Sorry, I can't help it. I just read a little bit through his stuff, and every single sentence he writes just screams LIAR at me. Are there people in this world who really take this kind of nonsense at face value?
There's a certain type of people who respond to direct mailings, which may react less alergic to Halberts style of writing than I do. The average percentage of their returns seems to be around 3%. My guess would be that if you want your web site to attract some of the remaining 97% of the population, you better reduce the sleaze factor a tiny little bit. Especially so, since the relative number of educated people is significantly higher online.
1) The text is not re-sizeable due to css. On my screen it's a little small to read comfortably at the normal text setting
2) He uses Times Roman as his font. Serif fonts are more difficult to read off the screen than sans serif - apart from Georgia and other specially designed screen fonts.

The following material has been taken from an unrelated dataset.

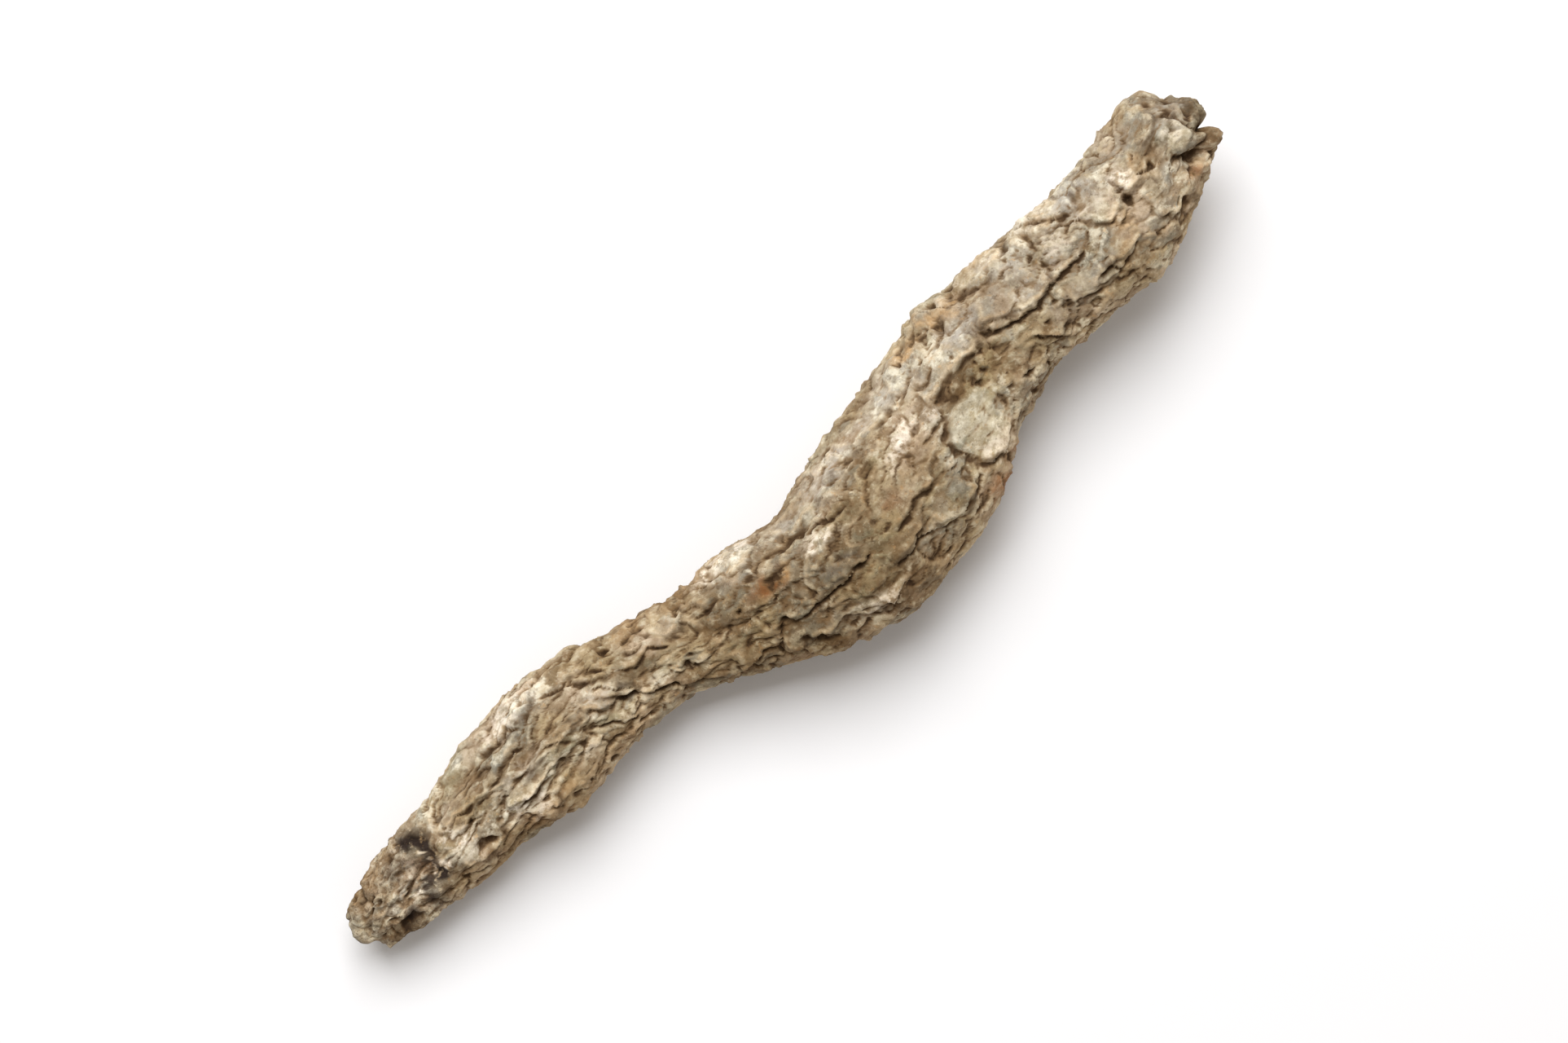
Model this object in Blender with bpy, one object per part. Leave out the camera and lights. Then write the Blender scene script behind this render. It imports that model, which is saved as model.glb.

3) The text is screen-wide, making it hard to read. The optimal width for readable text is much narrower - usually quoted as between 400 and 600 pixels.
4) It looks cheap.
Not very good Mr Halbert. I think.
Cy
I find 1em or 100% work fine in all circumstances
NEVER set the font size with pixels unless it is for a small sections of non-crucial text that hav eto be precisely aligned with an image
point sizes are for print and print alone, they make no sense for screen display and if they are legible it's entirely by luck
If more webmasters knew that... I wouldn't be hitting + every time I visit a new site with Opera on Linux. Actually all Unix browsers show points as smaller than the Windows ones.
>i think em is not very good 'cos it scales very badly when the user controls the font size via the browser
Actually em's "should" be the best choice, or at least that's what W3C wanted to do all the time.